# AC-11/12 Cab Forward detail



## Shaylover (Jan 2, 2008)

Well I've started to add the little details that for me, make a loco, so I'm in need of a couple of pix of an AC-11/12. 
Does anyone have a pix of the top of the tender? 
Mainly around the oiling hatches as I'm setting up the wooden platform that was around the hatches. 
I have an ulterior motive for this, it is to stop the hatch cover falling into the tender all the time.  Gordon Watson warned me about it, but the first time I put the hatch on....................................................     /DesktopModules/NTForums/themes/mls/emoticons/blush.gif


           Never drive faster than your Guardian Angel can fly.
                         
                           73, John de VK2XGJ


----------



## Chris Scott (Jan 2, 2008)

The California Railroad Museum has #4294 on static display.  I think you can see the top of the tender from the second floor, if not you could ask the museum for permission to climb up on the tender.  Ok, that is a little extreme unless you live in Sacramento or nearby.

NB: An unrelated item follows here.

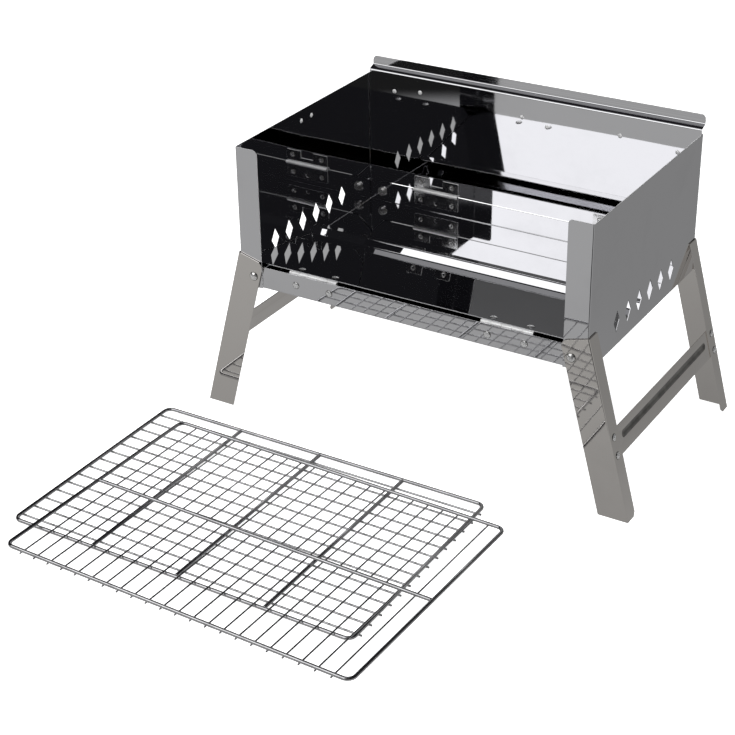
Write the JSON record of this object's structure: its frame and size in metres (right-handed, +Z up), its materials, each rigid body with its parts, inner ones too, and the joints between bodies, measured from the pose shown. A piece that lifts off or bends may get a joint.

You could search the Otto Perry photo collection at the Denver Public Library, Colorado Historical Society, and Denver Art Museum.  http://history.denverlibrary.org/    This is an example Cab Forward photo from their collection:  http://photoswest.org/cgi-bin/imager?00015688+OP-15688  


Link to "The Southern Pacific Cab Forward" - http://www.steamlocomotive.com/cabforward/ . Part of Steam Locomotive dot Com - http://www.steamlocomotive.com/  This sie also has AD drawings you can download but they are side view only.


Click on the "Southern Pacific Cab-Forward's Steam Roster" at the bottom of the page.  The site has links to quite a few photos for the entire roster of SP Cab Forwards.  One is to the CA RR Museum's Cab Foerward, although an arial shot it only shows a portion of the tender.  http://www.northeast.railfan.net/images/sp4294.jpg  This photo came from the Southern Pacific Cab-Forward's Steam Roster and Steam Locomotive dot Com.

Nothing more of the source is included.